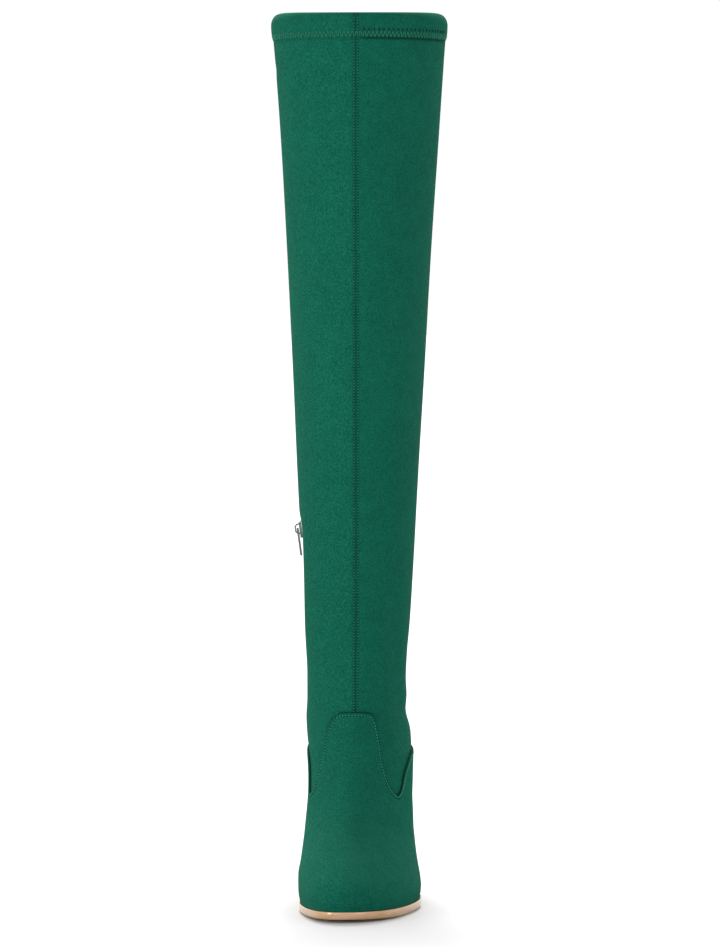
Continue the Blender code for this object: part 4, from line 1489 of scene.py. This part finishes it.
@dataclass
class Upper:
    """Vamp and counter in one piece, lasted over the sole's edge and lapped over the leg."""

    form: BootForm
    ring: Ring
    wall: float = 1.4 * MM
    lap: float = 8 * MM
    feather_edge: float = 1 * MM
    slot_start: float = 0.6
    slot_edge_round: float = 0.6 * MM
    slot_edge_fall: float = 0.4 * MM
    edge_round: float = 0.7 * MM
    stitch_in: float = 1.7 * MM
    first_share: float = 0.012
    rows_below_slot: int = 34
    rows_beside_slot: int = 24
    edge_rows_mm: tuple[float, ...] = (
        7.0, 6.0, 5.0, 4.0, 3.2, 2.6, 2.0, 1.4, 0.9, 0.5, 0.22, 0.06, 0.0,
    )
    row: Line = Line(0.25 * MM, 0.6 * MM)
    back_seam: Line = Line(0.35 * MM, 0.7 * MM)
    # Soft lines of painted shade: along the throat's stitch row, at the throat's edge and along the
    # back seam.
    row_shade: Line = Line(0.85, 0.5 * MM)
    edge_shade: Line = Line(0.6, 0.3 * MM)
    back_seam_shade: Line = Line(0.3, 0.8 * MM)
    crease_girth: float = 120 * MM
    creases: tuple[Crease, ...] = (
        Crease((0.30, 0.075), (0.42, 0.062), 0.5 * MM, 5.0 * MM),
        Crease((-0.36, 0.072), (-0.44, 0.060), 0.4 * MM, 5.0 * MM),
    )

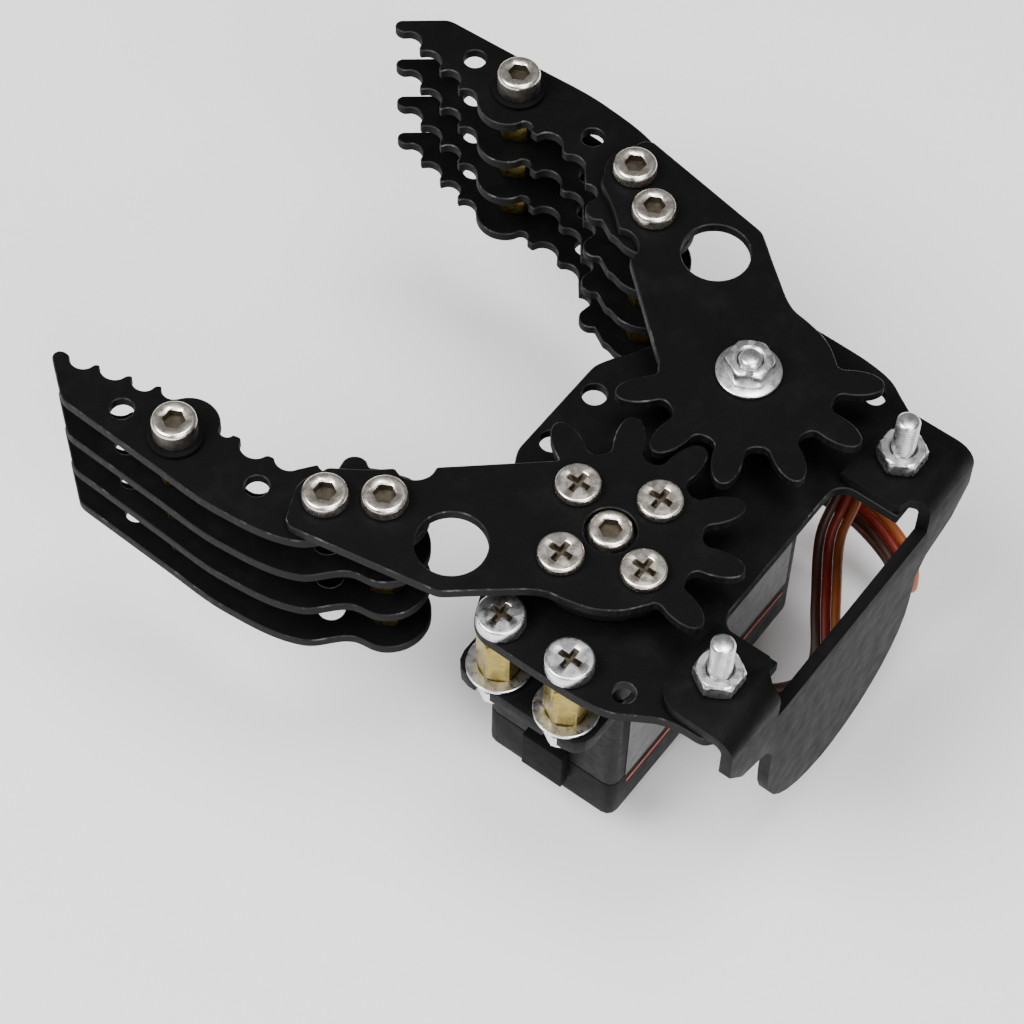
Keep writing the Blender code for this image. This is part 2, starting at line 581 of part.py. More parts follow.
def smooth_route(places, spacing):
    """Points about a spacing apart on the Catmull-Rom curve through the places."""
    places = [2 * places[0] - places[1], *places, 2 * places[-1] - places[-2]]
    found = [places[1]]
    for before, start, end, after in zip(places, places[1:], places[2:], places[3:]):
        steps = max(1, round((end - start).length / spacing))
        for i in range(1, steps + 1):
            t = i / steps
            found.append(0.5 * (2 * start + (end - before) * t
                                + (2 * before - 5 * start + 4 * end - after) * t ** 2
                                + (3 * start - before - 3 * end + after) * t ** 3))
    return found


# Jaws
def tooth_half_angle(radius):
    """Half the angle in degrees that a tooth takes at a radius."""
    swell = max(0.0, radius - TOOTH_SHOULDER) / (TOOTH_TIP - TOOTH_SHOULDER)
    return degrees(TOOTH_HALF * sqrt(max(0.0, 1 - swell ** 2)) / radius)


def gear_sector(last_tooth):
    """The toothed edge, counter-clockwise from the arm's outer side to its inner edge."""
    step = 360 / GEAR_TEETH
    radii = [TOOTH_ROOT + 0.5 * MM, TOOTH_SHOULDER, 14.6 * MM, 15.7 * MM, 16.35 * MM]
    points = arc((0, 0), TOOTH_ROOT, -172, last_tooth - step * (TEETH_CUT - 0.5) + 2, 3)
    for number in reversed(range(TEETH_CUT)):
        middle = last_tooth - number * step
        root = tooth_half_angle(TOOTH_ROOT) + 2.2
        flank = [from_centre((0, 0), TOOTH_ROOT, middle - root)]
        flank += [from_centre((0, 0), radius, middle - tooth_half_angle(radius)) for radius in radii]
        flank.append(from_centre((0, 0), TOOTH_TIP, middle))
        flank += [from_centre((0, 0), r, middle + tooth_half_angle(r)) for r in reversed(radii)]
        points += flank
        if number:
            points.append(from_centre((0, 0), TOOTH_ROOT, middle + root))
            points.append(from_centre((0, 0), TOOTH_ROOT - 0.15 * MM, middle + step / 2))
    return points


def arm_outline(last_tooth):
    """A gear arm's outline for the left jaw: the sector, then the arm to its end and back."""
    points = gear_sector(last_tooth)
    if last_tooth < 50:
        points += arc((0, 0), TOOTH_ROOT, last_tooth + 11.5, 62, 2)
    points += in_mm((-5.3, 21.6))
    points += arc_through(*in_mm((-6.4, 21.45), (-8.1, 22.3), (-8.85, 24.4)), 4)
    points += in_mm((-8.5, 25.5), (-10.4, 27.7), (-13.1, 31.6))
    points += arc(MIDDLE_SCREW, 3.9 * MM, 50, 118, 4)
    return points + in_mm((-22.0, 31.2), (-22.5, 30.0), (-19.1, 11.5), (-18.4, 10.2), (-14.6, 5.6), (-11.5, 1.3))


def finger_outline():
    """A finger plate's outline for the left jaw: hooked teeth inside, straight runs outside."""
    points = arc_through(*in_mm((-20.3, 69.3), (-19.5, 69.6), (-18.7, 68.7)), 3)
    teeth = (
        ((-18.8, 67.8), (-19.6, 66.0), (-17.9, 64.5)), ((-17.6, 64.0), (-18.5, 62.0), (-16.8, 60.3)),
        ((-16.4, 59.8), (-17.5, 57.8), (-15.8, 56.5)), ((-15.4, 56.0), (-16.3, 54.4), (-15.6, 53.2)),
        ((-14.9, 52.6), (-13.8, 49.8), (-15.1, 46.9)), ((-15.7, 46.5), (-16.5, 45.5), (-15.6, 44.5)),
        ((-15.4, 43.5), (-17.0, 41.2), (-15.4, 39.4)), ((-15.2, 38.6), (-15.8, 36.6), (-14.6, 35.2)),
        ((-12.8, 33.8), (-12.9, 32.2), (-12.1, 31.5)), ((-11.2, 31.6), (-8.8, 30.2), (-9.4, 28.7)),
    )
    for scallop in teeth:
        points += arc_through(*in_mm(*scallop), 5)
    points += in_mm((-8.2, 26.6))
    points += arc(ROOT_SCREW, 5.4 * MM, 25, -155, 9)
    return points + in_mm((-18.7, 24.5), (-22.8, 29.0), (-25.0, 39.5), (-24.8, 50.0), (-24.3, 63.4), (-23.8, 64.9))


def horn_screws():
    """The four points where the left gear arm is screwed to the horn."""
    return [from_centre((-GEAR_X, 0), HORN_CIRCLE, HORN_ANGLE + 90 * i) for i in range(4)]


def placed(outline, side):
    return [side_of(point, side) for point in outline]


def jaw_screws(side):
    return [side_of(point, side) for point in (ROOT_SCREW, MIDDLE_SCREW, TIP_SCREW)]


def finger_top(layer):
    return -SHEET - GAP - layer * FINGER_PITCH


def make_gear_arm(name, side, pivot):
    root, middle, _ = jaw_screws(side)
    holes = [circle(root, CLEARANCE), circle(middle, CLEARANCE)]
    holes.append(circle(side_of(LIGHTENING, side), LIGHTENING_RADIUS, ROUND))
    if side < 0:
        holes.append(circle((-GEAR_X, 0), 3.2 * MM, ROUND))
        holes += [circle(point, CLEARANCE) for point in horn_screws()]
    else:
        holes.append(circle((GEAR_X, 0), CLEARANCE))
    arm = prism(placed(arm_outline(LAST_TOOTH[side]), side), -SHEET, 0, holes)
    add(f"{name}_gear_arm", arm, pivot, "black_sheet")


def make_fingers(name, side, pivot):
    screws = jaw_screws(side)
    for layer in range(FINGER_LAYERS):
        holes = [circle(point, CLEARANCE) for point in screws]
        holes += [circle(side_of(point, side), SMALL_HOLE) for point in SMALL_HOLES]
        top = finger_top(layer)
        plate = prism(placed(finger_outline(), side), top - SHEET, top, holes)
        add(f"{name}_finger_plate_{layer + 1}", plate, pivot, "black_sheet")
    for layer in range(FINGER_LAYERS - 1):
        top, bottom = finger_top(layer) - SHEET - GAP, finger_top(layer + 1) + GAP
        for place, point in (("root", screws[0]), ("tip", screws[2])):
            add(f"{name}_{place}_spacer_{layer + 1}", hex_tube(point, bottom, top), pivot, "brass")


def make_jaw_bolts(name, side, pivot):
    root, middle, tip = jaw_screws(side)
    stack_bottom = finger_top(FINGER_LAYERS - 1) - SHEET - GAP
    plate_bottom = finger_top(0) - SHEET - GAP
    add(f"{name}_root_bolt", bolt_with_nut(root, GAP, HEAD_HEIGHT, stack_bottom), pivot, "nickel_screw")
    add(f"{name}_middle_bolt", bolt_with_nut(middle, GAP, HEAD_HEIGHT, plate_bottom), pivot, "nickel_screw")
    tip_bolt = bolt_with_nut(tip, finger_top(0) + GAP, CAP_HEIGHT, stack_bottom,
                             (TIP_WASHER, TIP_WASHER_THICK))
    add(f"{name}_tip_bolt", tip_bolt, pivot, "nickel_screw")


def make_jaw(name, side, pivot):
    make_gear_arm(name, side, pivot)
    make_fingers(name, side, pivot)
    make_jaw_bolts(name, side, pivot)


# The whole gripper
def clear_scene():
    for item in list(bpy.data.objects):
        bpy.data.objects.remove(item, do_unlink=True)


def make_empties():
    made = {}
    for name, centre in CENTRES.items():
        item = bpy.data.objects.new(name, None)
        bpy.context.scene.collection.objects.link(item)
        made[name] = item
        if name == "gripper_frame":
            item.location = (-FRAME_X, -WRIST_Y, -WRIST_Z)
        else:
            item.parent = made["gripper_frame"]
            item.location = centre
    return made.values()


def main():
    clear_scene()
    frame, left, right = make_empties()
    make_base_plate(frame)
    make_bracket(frame)
    make_bracket_fasteners(frame)
    make_servo_case(frame)
    make_servo_inside(frame)
    make_servo_fasteners(frame)
    make_idler_pivot(frame)
    make_lead(frame)
    make_output(left)
    make_jaw("left", -1, left)
    make_jaw("right", 1, right)


main()
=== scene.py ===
"""Looks of the two-finger robot arm gripper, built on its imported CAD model.

Lengths are in metres in the row frame, whose zero is the middle of the wrist face: X across the
fingers, Y along them to their tips, Z up the servo's shaft. A number times MM is in millimetres.
"""

import json
from math import atan2, ceil, cos, degrees, hypot, pi, radians, sin

import bmesh
import bpy
from mathutils import Matrix, Vector

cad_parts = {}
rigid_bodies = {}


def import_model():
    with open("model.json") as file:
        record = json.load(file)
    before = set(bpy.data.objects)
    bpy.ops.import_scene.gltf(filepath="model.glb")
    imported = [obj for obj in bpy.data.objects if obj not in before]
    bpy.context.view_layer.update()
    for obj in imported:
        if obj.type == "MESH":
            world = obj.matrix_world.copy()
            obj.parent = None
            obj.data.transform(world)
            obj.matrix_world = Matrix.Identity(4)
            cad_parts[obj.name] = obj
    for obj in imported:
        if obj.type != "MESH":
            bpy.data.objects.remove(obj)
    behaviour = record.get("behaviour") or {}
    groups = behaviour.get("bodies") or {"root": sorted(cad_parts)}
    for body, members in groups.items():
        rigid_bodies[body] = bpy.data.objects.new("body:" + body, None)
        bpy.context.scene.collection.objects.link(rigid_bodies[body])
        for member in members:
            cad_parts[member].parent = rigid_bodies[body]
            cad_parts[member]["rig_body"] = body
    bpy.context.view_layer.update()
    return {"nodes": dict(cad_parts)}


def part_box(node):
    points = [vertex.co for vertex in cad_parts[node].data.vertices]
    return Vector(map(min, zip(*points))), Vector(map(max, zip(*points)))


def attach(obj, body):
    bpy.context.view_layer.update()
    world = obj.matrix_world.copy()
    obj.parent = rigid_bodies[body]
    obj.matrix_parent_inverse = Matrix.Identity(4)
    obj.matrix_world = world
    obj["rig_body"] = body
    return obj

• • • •

• PROBLEM TO SOLVE
Each line from the one containing "# The whole gripper" through the one containing "obj.parent = None" must be retyped exactly, the first and last of these included.

• RESPONSE TO THIS TASK
# The whole gripper
def clear_scene():
    for item in list(bpy.data.objects):
        bpy.data.objects.remove(item, do_unlink=True)


def make_empties():
    made = {}
    for name, centre in CENTRES.items():
        item = bpy.data.objects.new(name, None)
        bpy.context.scene.collection.objects.link(item)
        made[name] = item
        if name == "gripper_frame":
            item.location = (-FRAME_X, -WRIST_Y, -WRIST_Z)
        else:
            item.parent = made["gripper_frame"]
            item.location = centre
    return made.values()


def main():
    clear_scene()
    frame, left, right = make_empties()
    make_base_plate(frame)
    make_bracket(frame)
    make_bracket_fasteners(frame)
    make_servo_case(frame)
    make_servo_inside(frame)
    make_servo_fasteners(frame)
    make_idler_pivot(frame)
    make_lead(frame)
    make_output(left)
    make_jaw("left", -1, left)
    make_jaw("right", 1, right)


main()
=== scene.py ===
"""Looks of the two-finger robot arm gripper, built on its imported CAD model.

Lengths are in metres in the row frame, whose zero is the middle of the wrist face: X across the
fingers, Y along them to their tips, Z up the servo's shaft. A number times MM is in millimetres.
"""

import json
from math import atan2, ceil, cos, degrees, hypot, pi, radians, sin

import bmesh
import bpy
from mathutils import Matrix, Vector

cad_parts = {}
rigid_bodies = {}


def import_model():
    with open("model.json") as file:
        record = json.load(file)
    before = set(bpy.data.objects)
    bpy.ops.import_scene.gltf(filepath="model.glb")
    imported = [obj for obj in bpy.data.objects if obj not in before]
    bpy.context.view_layer.update()
    for obj in imported:
        if obj.type == "MESH":
            world = obj.matrix_world.copy()
            obj.parent = None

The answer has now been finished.